The pay-gap math is real. The State of Federal Pay 2026 report puts the private-sector pay gap at 24.72%. For some grades and technical specialties, the spread has been growing for over a decade. A freeze year widens it.

Calculate Your 2027 Pay Scenario

Plug your grade, step, and locality into the free GS Pay Calculator to see your exact current salary. Then run the math on what 0%, 1%, or 4.1% would mean for your 2027 take-home. Try it now.

Frequently Asked Questions

Will federal employees get a pay raise in 2027?

As of April 2026, the White House budget proposal is silent on civilian pay, while proposing 7% for military. Congress has also omitted a civilian raise from spending bills. However, history suggests a small raise around 1% is more likely than a full freeze. The president must issue an alternative pay plan by late August 2026.

What is the FAIR Act and how would it affect 2027 federal pay?

The Federal Adjustment of Income Rates (FAIR) Act, introduced by Rep.
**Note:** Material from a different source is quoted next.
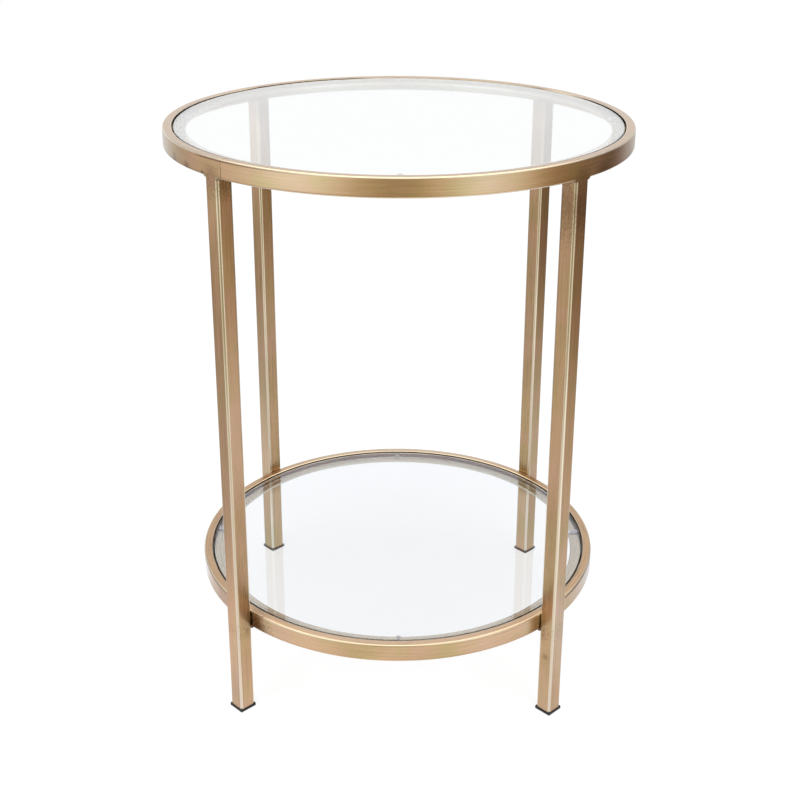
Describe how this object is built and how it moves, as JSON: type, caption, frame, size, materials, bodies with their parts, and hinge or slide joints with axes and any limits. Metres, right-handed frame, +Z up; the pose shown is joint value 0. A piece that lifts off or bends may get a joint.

James Walkinshaw, would provide a 4.1% total pay increase for 2027, split between 3.1% base pay and 1.0% locality. It has Democratic support but faces Republican opposition in the current Congress.

When will the 2027 federal pay raise be decided?

The president must submit an alternative pay plan to Congress by late August 2026 under 5 U.S.C. § 5303. If no alternative is submitted, the statutory formula applies automatically. Final rates are typically set by executive order in late December.

How much would a federal pay freeze cost me personally?

It depends on your grade, step, and locality. A GS-12 Step 5 in the DC area loses approximately $4,326 per year compared to a 4.1% FAIR Act raise. Use the GS Pay Calculator to see your exact current salary and model different scenarios.

Has there ever been a federal pay freeze before?

Yes. Federal civilian pay was frozen in 2011, 2012, and 2013 under the Obama administration due to deficit reduction agreements. Trump's first term included suppressed raises as well. Over 56 years of data, true multi-year freezes are rare, but single-year freezes and sub-1% raises have occurred several times.